The translation is largely accurate, but there are a few slips. At 99-100, where Hecuba says, “This is no longer Troy, and we are no longer the royal family of Troy,” Clay’s version omits the “no longer.” At 661 he makes much of Ἕκτορος κάρα, associating it in a footnote to the widow’s “crad[ling of] the head of her dead husband in the rituals of public mourning, a scene often shown in Greek vase painting.” Surely this is normal tragic periphrasis, and “head of Hector” stands for “Hector.” At 1052 Menelaus’ remark that a lover’s constancy depends on “how the mind of the beloved is disposed” emerges as “Do you want to give my mind some distance from the object of its love?”

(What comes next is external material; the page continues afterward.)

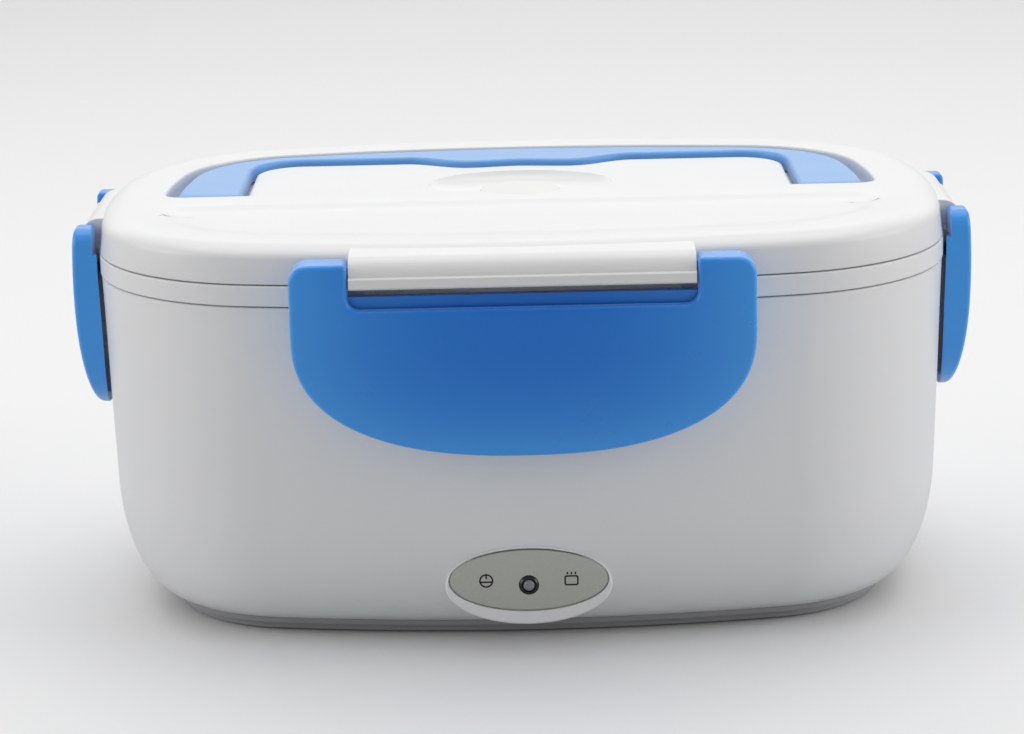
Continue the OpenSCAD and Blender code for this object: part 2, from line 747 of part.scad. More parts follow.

Stage directions are a welcome addition to any translation, whether or not it is intended for performance, but Clay’s on occasion mislead. In the prologue (p. 35, cf. p. 31) he writes that “Poseidon appears on top of the walls of Troy;” this direction might prompt a student to imagine an elaborate stage set at variance with the realities of the fifth-century stage. In the same scene, Hecuba is described as “writhing” (p. 15),” rolling in grief” (p. 35), and “rolling in dirt” (37). Poseidon, however, describes her merely as “lying before the doors” of the skene (37), and she should probably be imagined as lying still; it is unlikely that she would draw attention to herself by convulsive movements as long as the gods are speaking. At 270, when Talthybius makes his veiled comments on the fate of Polyxena, he is described in a stage direction as “addressing a woman who does not hear.” At 624-25, however, Hecuba reveals that she has absorbed everything Talthybius said, although she was indeed puzzled by its ambiguity. At 1042, just before Helen begs Menelaus “by [his] knees” to spare her life, Clay describes her as “moving closer [to Menelaus] but still standing.” It is hard to see why Helen should make a virtual supplication of her husband at this juncture, when she has everything to gain and nothing to lose by a real one.

With these qualifications, Trojan Women is a welcome addition to the Focus Classical Library. Instructors will be glad to have this thoughtful and intelligent translation of one of Euripides’ most powerful plays.

Notes

1. For an exemplary presentation of these fragments, complete with Greek text, English translation, bibliography, and commentary, see now C. Collard, M. J. Cropp, and J. Gibert, eds., Euripides: Selected Fragmentary Plays, Vol. II (Oxford, 2004) pp. 35-104.

2. In Euripides and the Instruction of the Athenians (Ann Arbor, 1991) pp. 156-58.

3. S. Barlow (trans.) Euripides: Trojan Women (Warminster, 1986) pp. 37-38.